The cost of power has gone up by an average of Rs 1 to 1.50 per unit in the state of Tamil Nadu, where a large number of units are functioning. The cost of power is Rs 5 per unit in Tamil Nadu. According to a senior executive at Bhuwalka Steel, the induction furances, as an industry, are dying in the country as there is not much of a demand. Moreover, major steel players like JSW Steel and BMM Ispat are also using scrap metal for the steel making, though not in big quantity.
Battle for Odissa units
There are about 100 electric arc/induction furnace units in Odisha with a combined steelmaking capacity of 0.3 million tonne per month. While about 50% of them have shut shop in the last one and half years, the rest are operating at a reduced capacity of 10 to 15 percent. Unlike the secondary steel manufacturers in the western part of the country who mostly depend upon scrap as feed for their units, the induction furnaces in the state use pig iron and sponge iron to produce steel. More than the increase in power tariff or import of cheaper of steel, the secondary steel makers in the state have been hit hard by non-availability of raw material.
“Tempted by boom in the metal market, a number of sponge iron and induction furnace units had sprung up in the last few years to harness the rich deposits of iron ore in the state”, says Purushottam Kandoi, president, All Odisha Steel Federation. But their hopes have been dashed as on one side, the metal market seems to be on a slide and on the other, the availability of iron ore for sponge iron and pig iron units has dried up due to government restrictions on mining activity, following allegations of illegal mining and clamp down by environment protection authorities.
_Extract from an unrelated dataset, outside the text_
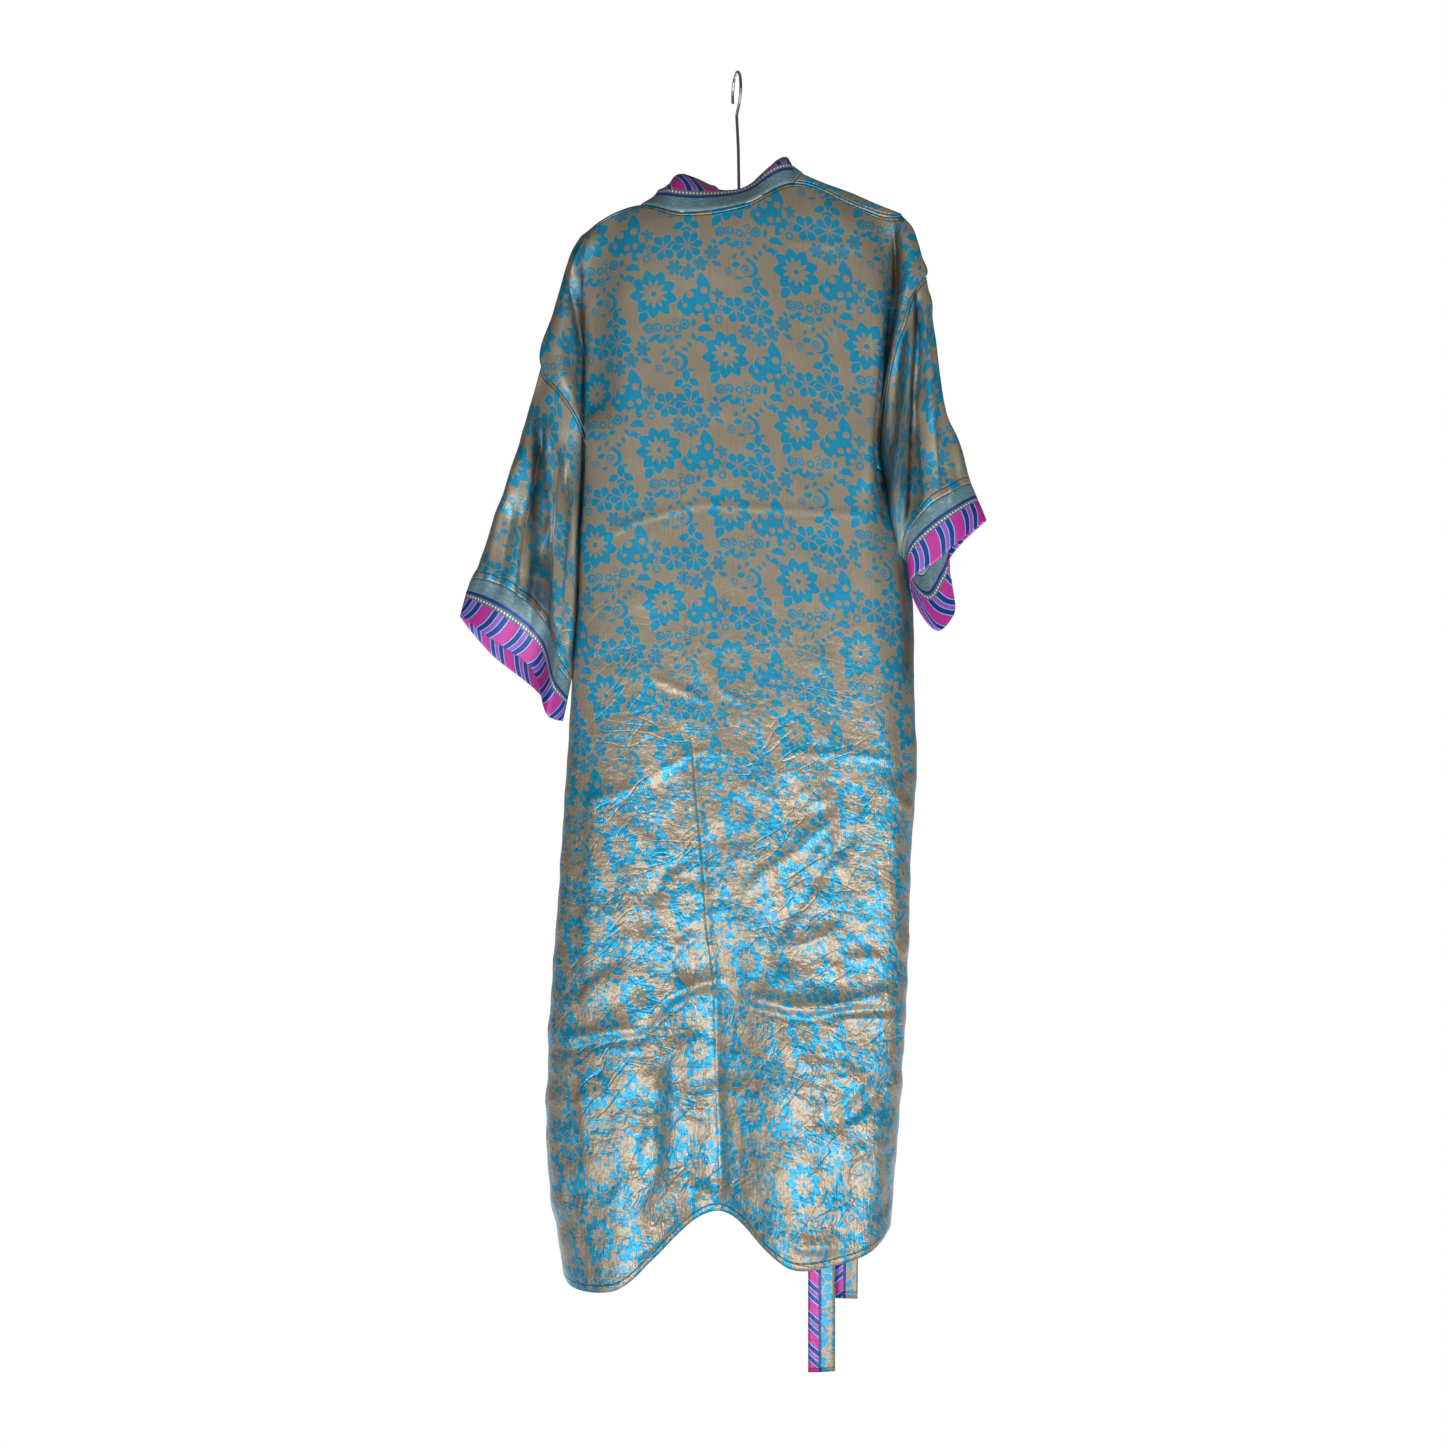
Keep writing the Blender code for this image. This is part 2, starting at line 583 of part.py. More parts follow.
back_grid = make_back()
left_grid, right_grid = make_fronts(back_grid)
make_neck_band(back_grid, left_grid, right_grid)
make_sleeve("left", SLEEVE_LEFT_RINGS, CUFF_LEFT_END, BACK_LEFT_EDGE, FRONT_LEFT_EDGE)
make_sleeve("right", SLEEVE_RIGHT_RINGS, CUFF_RIGHT_END, BACK_RIGHT_EDGE, FRONT_RIGHT_EDGE)
make_belt()
make_loops()
make_hanger()
make_hook()
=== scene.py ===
import math
from functools import partial

import bpy
import numpy as np
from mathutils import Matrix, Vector


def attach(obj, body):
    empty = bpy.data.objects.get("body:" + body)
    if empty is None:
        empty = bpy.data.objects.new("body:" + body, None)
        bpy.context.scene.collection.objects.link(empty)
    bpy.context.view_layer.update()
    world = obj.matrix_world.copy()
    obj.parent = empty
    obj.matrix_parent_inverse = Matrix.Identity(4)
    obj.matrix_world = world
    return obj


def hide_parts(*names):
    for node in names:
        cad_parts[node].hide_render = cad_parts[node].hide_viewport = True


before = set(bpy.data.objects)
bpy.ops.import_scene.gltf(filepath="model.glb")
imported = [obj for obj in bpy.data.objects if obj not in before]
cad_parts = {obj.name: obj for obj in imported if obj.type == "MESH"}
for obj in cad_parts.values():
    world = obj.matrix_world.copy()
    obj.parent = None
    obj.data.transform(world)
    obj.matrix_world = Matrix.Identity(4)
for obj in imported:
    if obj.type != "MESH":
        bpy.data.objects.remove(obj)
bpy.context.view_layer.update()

bl_info = {
    "name": "Satin kimono robe on hanger",
    "version": (1, 0, 0),
    "blender": (4, 5, 0),
    "location": "View3D > Sidebar > Robe",
    "description": "Dresses the packed robe in printed satin, woven border and its hanger",
    "category": "Object",
}

MM = 0.001

# The photo is 1445 pixels square, and at the robe one pixel is 1.2 mm.
PIXEL = 1.2
HALF_FRAME = 722.5
CAMERA_AT = (-17.0, -2500.0, -778.0)

# Cloth walls, and the small gaps left between neighbouring pieces, in mm.
WALL = 0.7
BAND_WALL = 1.2
BELT_WALL = 1.2
SEAM_GAP = 0.15
ARMHOLE_GAP = 0.25
CUFF_GAP = 0.2
SIDE_GAP = 0.8

# Where the armholes start and end, and over how many mm and columns the fronts' side
# edges are brought to the back's beyond them.
ARMHOLE_TOP = {"left": -351, "right": -243}
UNDERARM = {"left": -546, "right": -498}
UNDERARM_OUT = 2
UNDERARM_DROP = 3
JOIN_EASE = 15.0
JOIN_COLUMNS = 16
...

About 50 of the 104 sponge iron units and half of 6 pig iron making units have closed down for want of iron ore and environment issues. This has hit supply of inputs to the induction furnaces which are now facing a tough time to keep afloat, Kandoi pointed out. “Unless the government removes the bottlenecks in supply of raw material to these industries, all the secondary steel units will shut their plants in the state”, he warned.